One of my favorite French desserts in the whole world is eclairs. I love the versatility of the flavors and the fact you can use just about any ingredient you want in this classic choux pastry dessert.
These vanilla eclairs are inspired by the genius pastry chef Christophe Adam, who makes the most beautiful eclairs in the world to my taste. Walking into one of his stores in Paris is a feast for the eyes – so many colorful eclairs arranged neatly and it’s just so hard to choose!
These vanilla eclairs were inspired by him – vanilla filled golden eclairs with vanilla glaze and lots of caramelized pecans on top. Vanilla lovers – you’re gonna fall in love with these.
Vanilla Eclairs with Pecans
- Based on a recipe from the book Éclair de genie of Christophe Adam, with some changes and adjustments.
For the eclairs:
160 ml. water
5 grams sugar
70 grams butter
3 grams fine salt
15 grams cornstarch
90 grams all-purpose flour
2-3 eggs, beaten
For vanilla cream:
2 grams gelatin powder
10 ml. water
530 ml. milk
Grains of 1 vanilla bean
4 large egg yolks
80 grams sugar
30 grams cornstarch
125 grams soft butter
For vanilla glaze:
150 grams white chocolate
65 grams natural nappage
45 ml. heavy cream
1 tsp. vanilla extract
For caramelized pecans:
60 grams sugar
120 grams halved pecans
- Make the eclairs: preheat oven to 250c degrees and turn it just before baking.
- In a medium saucepan put water, salt, sugar and butter and heat to a strong boil.
- Add cornstarch and flour and stir while cooking, until it turns into a lump of dough.
- Transfer the dough to the bowl of an electric mixer with a paddle attachment and mix on medium speed for 2-3 minutes until it cools down a little.
- Add the eggs gradually while beating until dough is elastic and smooth. Check the readiness of dough by creating a “trail” with a wooden spoon in the center of the dough – if the track remains stable, add some eggs, and if it closes a bit – the dough is ready. It is important not to add too many eggs to the dough or it may become too soft and ruined.
- Transfer the dough to a pastry bag fitted with a serrated 2 cm piping tip. On a baking tray lined with baking paper pipe 8-10 cm long eclairs. It’s important to leave some space between the eclairs.
- Bake the eclairs in the shut-down oven for about 18-20 minutes. It is important not to open the oven door during this time.

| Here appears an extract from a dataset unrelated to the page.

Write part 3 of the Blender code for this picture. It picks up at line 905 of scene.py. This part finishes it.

- Turn the oven to 170c degrees (while eclairs are still in) and continue to bake for 10-15 minutes. In the last 5 minutes of baking, leave the oven door open slot (put a wooden spoon in oven door). Cool completely at room temperature.

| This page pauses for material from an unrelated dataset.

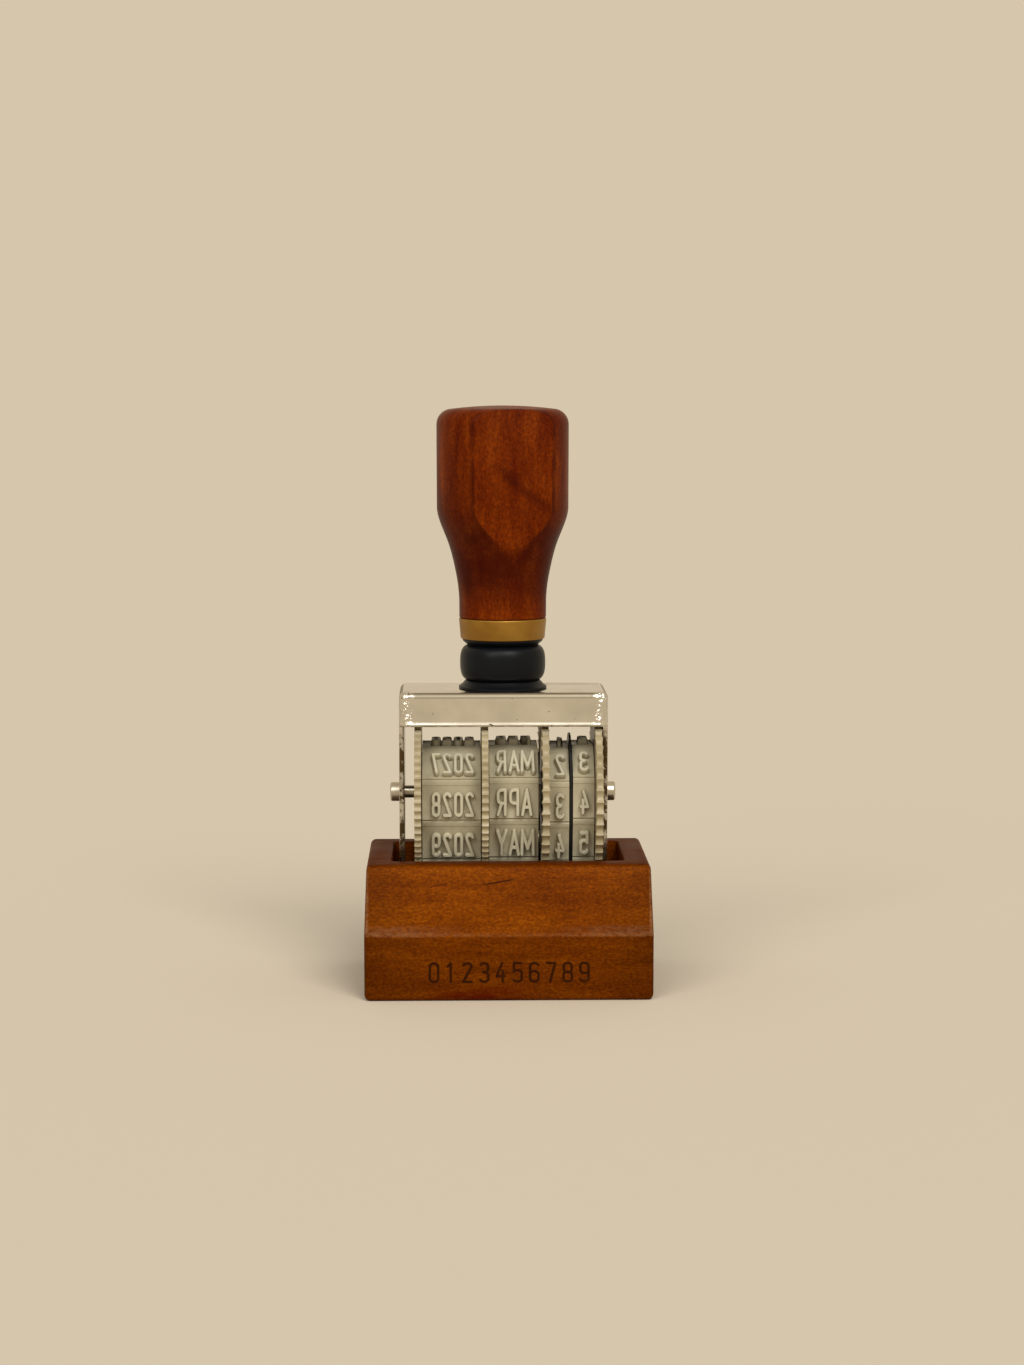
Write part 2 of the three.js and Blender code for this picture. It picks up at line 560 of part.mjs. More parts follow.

- Make 2 small holes at the bottom of each eclair.
- Vanilla cream: in a small bowl mix gelatin and water and set aside for 10 minutes at room temperature.
- In a medium saucepan put milk and vanilla and heat to simmering point.

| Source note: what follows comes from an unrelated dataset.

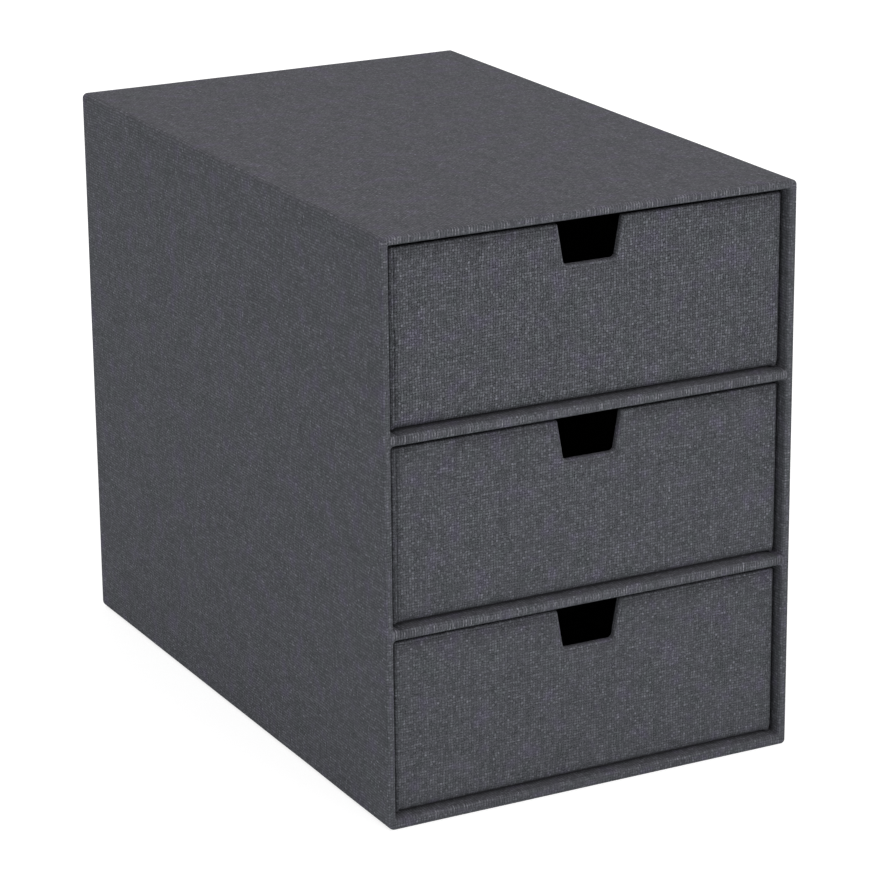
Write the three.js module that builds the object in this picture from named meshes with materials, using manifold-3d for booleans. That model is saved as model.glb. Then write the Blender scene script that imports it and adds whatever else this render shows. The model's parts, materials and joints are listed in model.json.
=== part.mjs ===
// A desk box with three drawers, made as a bookbinder makes a cloth-covered box.
// Rigid boards give the shape, woven cloth covers them outside, and lining sheets cover them inside.
// Millimetres: X to the right, Y to the back, Z up, and the origin under the middle of the box.
import * as THREE from 'three';
import { mergeVertices } from 'three/addons/utils/BufferGeometryUtils.js';
import Module from 'manifold-3d';

const wasm = await Module();
wasm.setup();

// Drawers and the shelves above them, from the lowest bay to the highest
const drawerNames = ['lower_drawer', 'middle_drawer', 'upper_drawer'];
const shelfNames = ['lower_shelf', 'upper_shelf'];

// Outside of the box
const boxWidth = 190;
const boxDepth = 298;
const boxHeight = 247.3;

// Sheets that both the box and its drawers are made of
const clothThickness = 0.45;
const liningThickness = 0.45;
const paperThickness = 0.25;
const glueLine = 0.05;
const seamGap = 0.3;

// Box walls, with a thicker board for the floor and the shelves
const boxBoard = 2.5;
const floorBoard = 3.5;
const boxCornerRound = 2;
const boxTurnIn = 18;
const backFlange = 15;
const baseFlange = 14;
const backSheetInset = 2.5;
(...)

- Meanwhile, whisk egg yolks, sugar and cornstarch until blended.
- Pour about 1/3 amount of hot milk onto the yolk mixture while whisking.
- Add the yolk mixture into the pan with remaining milk and beat well.
- Cook over medium heat while constant whisking until you get a uniform and thick cream.
- Add in the gelatin and beat until it melts.
- Add the butter and beat until dissolved.
- Transfer the cream into a closed container and refrigerate for about 3 hours.
- When completely cold, transfer the cream into a mixer with paddle-attachment and whip just until smooth.
- Transfer the cream into a pastry bag fitted with a round 1/2 cm piping tip.
- Fill the eclairs with the cream, and keep in the refrigerator.
- Vanilla glaze: chop the chocolate and put in a bowl. Add nappage and cream and solvents together in the microwave or over double-boiler until everything is melted and mixture is smooth. Add vanilla and mix.
- Transfer the glaze into a wide plate to dip the eclairs in.
- Dip the top of the eclairs in the icing and shake excess chocolate. Put on baking pan and let cool for 30 minutes in the refrigerator until icing is set.
- Caramelized pecans: in a medium pan put sugar and form caramel.
- When the caramel is amber, add the pecans and reduce the flame to medium.
- Cook the pecans in caramel, stirring constantly, until pecans are slightly roasted and cover in caramel.
- Transfer the pecans on a baking paper and allow to cool at room temperature.
- Chop the pecans and sprinkle on top of each éclair.
- Keep the eclairs in a closed container in the refrigerator for up to 3-4 days, but they are at their best on the day or two after preparation.
- Instead of pecan you can use any other nut you like.